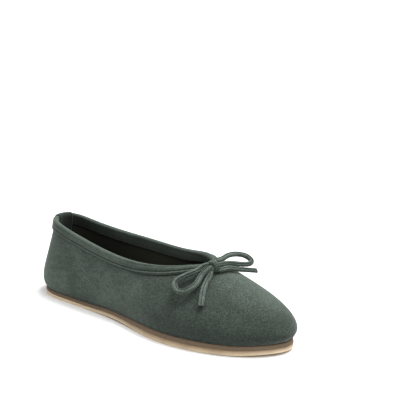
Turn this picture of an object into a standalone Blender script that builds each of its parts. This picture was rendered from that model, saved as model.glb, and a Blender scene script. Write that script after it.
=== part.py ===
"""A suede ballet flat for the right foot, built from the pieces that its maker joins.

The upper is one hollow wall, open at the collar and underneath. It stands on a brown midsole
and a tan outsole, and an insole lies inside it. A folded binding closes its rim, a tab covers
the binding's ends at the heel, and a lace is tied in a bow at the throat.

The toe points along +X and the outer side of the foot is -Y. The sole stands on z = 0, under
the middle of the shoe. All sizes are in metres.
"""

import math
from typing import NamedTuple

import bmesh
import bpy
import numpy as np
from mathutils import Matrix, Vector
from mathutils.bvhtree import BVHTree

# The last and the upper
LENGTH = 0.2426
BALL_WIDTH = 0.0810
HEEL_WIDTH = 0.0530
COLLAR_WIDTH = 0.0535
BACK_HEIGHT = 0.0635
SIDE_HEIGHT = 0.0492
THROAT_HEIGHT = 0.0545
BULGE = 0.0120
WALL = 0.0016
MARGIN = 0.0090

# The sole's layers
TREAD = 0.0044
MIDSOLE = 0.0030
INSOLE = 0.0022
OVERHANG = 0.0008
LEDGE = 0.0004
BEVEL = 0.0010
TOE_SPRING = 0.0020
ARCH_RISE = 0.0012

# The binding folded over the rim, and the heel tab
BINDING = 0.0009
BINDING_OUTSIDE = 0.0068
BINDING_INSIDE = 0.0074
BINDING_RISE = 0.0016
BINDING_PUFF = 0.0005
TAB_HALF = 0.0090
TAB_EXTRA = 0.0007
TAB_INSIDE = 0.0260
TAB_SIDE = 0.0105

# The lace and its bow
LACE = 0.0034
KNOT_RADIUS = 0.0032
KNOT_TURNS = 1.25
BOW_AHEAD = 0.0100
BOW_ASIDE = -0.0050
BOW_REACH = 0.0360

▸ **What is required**
Repeat every line of the material exactly as given.

▸ **Exercise solution**
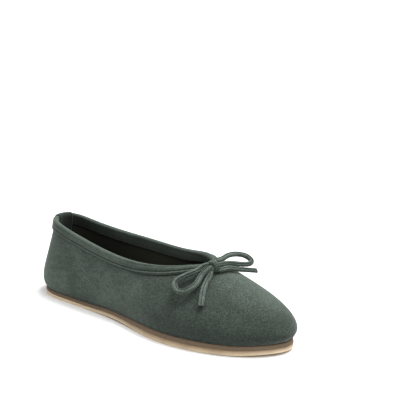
Turn this picture of an object into a standalone Blender script that builds each of its parts. This picture was rendered from that model, saved as model.glb, and a Blender scene script. Write that script after it.
=== part.py ===
"""A suede ballet flat for the right foot, built from the pieces that its maker joins.

The upper is one hollow wall, open at the collar and underneath. It stands on a brown midsole
and a tan outsole, and an insole lies inside it. A folded binding closes its rim, a tab covers
the binding's ends at the heel, and a lace is tied in a bow at the throat.

The toe points along +X and the outer side of the foot is -Y. The sole stands on z = 0, under
the middle of the shoe. All sizes are in metres.
"""

import math
from typing import NamedTuple

import bmesh
import bpy
import numpy as np
from mathutils import Matrix, Vector
from mathutils.bvhtree import BVHTree

# The last and the upper
LENGTH = 0.2426
BALL_WIDTH = 0.0810
HEEL_WIDTH = 0.0530
COLLAR_WIDTH = 0.0535
BACK_HEIGHT = 0.0635
SIDE_HEIGHT = 0.0492
THROAT_HEIGHT = 0.0545
BULGE = 0.0120
WALL = 0.0016
MARGIN = 0.0090

# The sole's layers
TREAD = 0.0044
MIDSOLE = 0.0030
INSOLE = 0.0022
OVERHANG = 0.0008
LEDGE = 0.0004
BEVEL = 0.0010
TOE_SPRING = 0.0020
ARCH_RISE = 0.0012

# The binding folded over the rim, and the heel tab
BINDING = 0.0009
BINDING_OUTSIDE = 0.0068
BINDING_INSIDE = 0.0074
BINDING_RISE = 0.0016
BINDING_PUFF = 0.0005
TAB_HALF = 0.0090
TAB_EXTRA = 0.0007
TAB_INSIDE = 0.0260
TAB_SIDE = 0.0105

# The lace and its bow
LACE = 0.0034
KNOT_RADIUS = 0.0032
KNOT_TURNS = 1.25
BOW_AHEAD = 0.0100
BOW_ASIDE = -0.0050
BOW_REACH = 0.0360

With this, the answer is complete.